Pagi-pagi tubuh saya terasa terguncang-guncang! Ternyata saya telah tertidur pulas di belakang badan para penabuh gamelan. Begitu membuka mata, samar-samar saya melihat ayah saya berdiri di belakang panggung dan berkata: “Ayo kita pulang, wayangan-nya sudah selesai dan hari sudah pagi….” Pagi itu, hari Minggu, dengan mata masih terkantuk-kantuk kami naik jip Willys tua yang setia, kembali ke Kota Jember. Saya tidak tahu lagi melewati mana saja perjalanan pulang itu, karena saya tak bisa lagi menahan kantuk dan meneruskan tidur di jok belakang jip tua itu. Sejak itulah, saya menyukai nonton pagelaran wayang kulit purwa dalam kondisi yang sangat tradisonal. Kenangan indah saat menonton pagelaran wayang kulit purwadi tengah hutan rimba belantara Sempolan itu, tidak akan pernah hilang dari ingatan saya sampai kapan pun…….

____________________________________ 

[1]       ‘Trikora’ adalah singkatan judul pidato Bung Karno, yang isinya memerintahkan rakyat Indonesia bergabung menjadi sukarelawan dan menyerbu Irian Barat, yang saat itu masih menjadi wilayah jajahan Belanda.

[2]       PN adalah singkatan dari ‘perusahaan negara’. Sekarang, sebutannya sudah berganti menjadi PERUM, singkatan dari ‘perusahaan umum’.

[3]       KPH merupakan singkatan dari ‘Kesatuan Pemangkuan Hutan’. Pejabat tertinggi di kantor KPH adalah seorang ‘administratur’, yang di kalangan kehutanan sering disingkat penyebutannya menjadi ADM. Seorang ADM, biasanya membawahi beberapa ‘sinder’ yang kantornya lazim disebut ‘kesinderan’. Seorang ‘sinder kehutanan’, biasanya membawahi beberapa ‘mantri hutan’, yang kantornya lazim disebut ‘kemantren’ atau kantor KRPH (Kesatuan Resor Pemangkuan Hutan). Seorang ‘mantri hutan’, biasanya membawahi sejumlah ‘mandor hutan’. Dan, seorang ‘mandor hutan’ biasanya membawahi sejumlah ‘blandhong’, yaitu pekerja yang bekerja secara langsung di hutan.
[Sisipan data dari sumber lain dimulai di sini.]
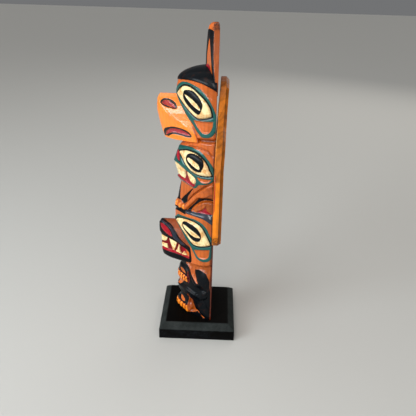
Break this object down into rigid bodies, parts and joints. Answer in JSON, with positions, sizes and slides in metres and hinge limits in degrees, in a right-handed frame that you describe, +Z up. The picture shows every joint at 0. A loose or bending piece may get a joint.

Di wilayah kemantren tertentu, biasanya terdapat suatu lokasi yang khusus melakukan pembibitan atau penyemaian tanaman hutan, TPK (tempat penimbunan kayu) hasil tebangan hutan, dan kadang-kadang ada juga base workshop dan base station tempat menyimpan sejumlah peralatan berat untuk keperluan kehutanan, seperti traktor, buldozer, truk trailer, truk katrol, dan kelengkapan bahan bakar serta minyal pelumas untuk keperluan berbagai mesin itu. Unit ini, seringkali disebut sebagai unit peralatan mekanisasi kehutanan, yang lokasinya biasanya terpencil di tengah hutan.

[4]       Saradan, adalah nama sebutan sebuah TPK (tempat Penimbunan Kayu) gelondongan kayu jati dan pohon rimba milik PN Perhutani KPH Madiun, yang sangat terkenal dan sangat besar kapasitasnya. Lokasinya terletak di tengah hutan jati, di sebelah timur Kota Madiun; pada jalan raya Madiun – Jombang.

[5]       ‘Stroomking’ adalah sejenis lampu seperti ‘petromax’, tetapi mempunyai tangki minyak yang terpisah. Lampu stroomking, biasanya menerima minyak tanah bertekanan tinggi dari tangki melalui selang-selang kecil yang dipasang di antara tangki dan lampu stroomking. Tangki minyak tanah yang dipakai, biasanya berukuran cukup besar, karena harus bisa menyalakan semua lampu stroomking semalam suntuk. Seperti pada petromax, setiap lampu stroomking sebelum dinyalakan, harus dipanaskan lebih dahulu memakai minyak spiritus selama beberapa menit. Sementara lampu-lampu stroomking itu dipanaskan memakai minyak spiritus, tangki minyak tanah dipompa, sehingga menghasilkan tekanan yang cukup tinggi. Setelah lampu stroomking menjadi cukup panas dan tekanan minyak tanah sudah mencukupi, maka keran kecil pengatur aliran minyak tanah bertekanan di lampu stroomking itu dibuka sedikit demi sedikit, sehingga nyala lampu stroomking diatur sehingga menjadi terang benderang seperti lampu petromax. Sebagai tambahan, istilah ‘stroomking’ yang lazim dipakai di kalangan masyarakat, sebenarnya merupakan penyebutan yang salah dari merk lampu minyak tanah bertekanan itu. Lampu ini, sebenarnya bermerk ‘Storm King’. Tetapi bagi lidah penduduk lokal, mungkin karena sukar menyebutnya, lalu supaya mudah lalu disebut ‘stroomking’.

Pagelaran wayang beber di masa lampau. Sederhana, penuh ritual, sesaji, dan mistik.

Hutan pohon pinus yang indah, lebat, rindang, dan subur; di wilayah Garahan, yang letaknya di sebelah timur Sempolan.

Terowongan kereta-api di Garahan, merupakan salah satu pemandangan unik dan indah wilayah ini.

Tanjakan jalan raya di sekitar Garahan, pada rute Jember - Banyu-Wangi.

Kereta-api penumpang Sri-Tanjung sedang melewati rute di sekitar Garahan.